Monday, May 16, 2005

fear

I fell asleep on a friend's couch watching bicycles circle on the screen. I think I dreamed of spinning. It rained when I walked home alone. I wore my pink dress over jeans.

I've been thinking about fear, about the idea that it saves you.

I also think it tells you where to go with writing, like: not this path, not this man as much as: not that phrase again. For years I told my students to write about what scares them, getting back poems of alcoholism and plane crashes and hairstyles and dark. All the while I have forgotten being nineteen, in my overalls and velvet shirt again, bringing a poem about my hearing loss to workshop. I squirmed in the front row, trying hard to vanish, leaving only my red sneakers behind. I would read it out loud and everyone would know.

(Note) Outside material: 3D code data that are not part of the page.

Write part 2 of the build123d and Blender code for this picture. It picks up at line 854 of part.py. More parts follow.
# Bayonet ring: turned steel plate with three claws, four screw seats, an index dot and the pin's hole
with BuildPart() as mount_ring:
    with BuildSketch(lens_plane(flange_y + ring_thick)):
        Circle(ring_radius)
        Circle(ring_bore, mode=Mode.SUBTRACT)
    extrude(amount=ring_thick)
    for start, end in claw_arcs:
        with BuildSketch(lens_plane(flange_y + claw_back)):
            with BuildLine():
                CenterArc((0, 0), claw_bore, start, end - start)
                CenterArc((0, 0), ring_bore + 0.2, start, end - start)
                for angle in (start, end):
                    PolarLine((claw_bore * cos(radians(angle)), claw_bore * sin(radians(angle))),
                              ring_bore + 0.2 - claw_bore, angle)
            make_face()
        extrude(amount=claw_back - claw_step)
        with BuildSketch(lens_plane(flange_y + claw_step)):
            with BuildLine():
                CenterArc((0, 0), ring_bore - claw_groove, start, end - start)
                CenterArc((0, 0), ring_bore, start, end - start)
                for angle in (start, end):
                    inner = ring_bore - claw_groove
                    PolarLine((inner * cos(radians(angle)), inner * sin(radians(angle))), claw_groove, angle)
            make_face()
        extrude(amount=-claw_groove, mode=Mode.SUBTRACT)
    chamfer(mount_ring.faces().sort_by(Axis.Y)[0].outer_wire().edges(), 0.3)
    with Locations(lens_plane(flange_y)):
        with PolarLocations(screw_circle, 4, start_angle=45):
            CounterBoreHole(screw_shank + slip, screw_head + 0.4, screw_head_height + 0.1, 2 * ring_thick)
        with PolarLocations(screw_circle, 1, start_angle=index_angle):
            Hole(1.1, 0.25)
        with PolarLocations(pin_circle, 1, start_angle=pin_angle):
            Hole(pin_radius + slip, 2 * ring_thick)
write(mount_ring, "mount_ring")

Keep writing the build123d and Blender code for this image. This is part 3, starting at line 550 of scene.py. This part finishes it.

I forgot what that was like.

Somewhere between here and then, poems became not scary, and not hard enough, quite approachable, actually, once you got to know them, with their downcast eyes and black T-shirts.
What am I afraid of now? Now the curser taps at chapter twelve?

That I will never finish. That I will finish and it will be horrible. Or, no one will like it. Or, worse of all, no one will read it. I am afraid of not making sense. I am afraid of making too much sense.

I am taking her hand, and walking down the steps to the basement with its webs and its jars and its swinging broken bulb. And at the bottom, she lets go.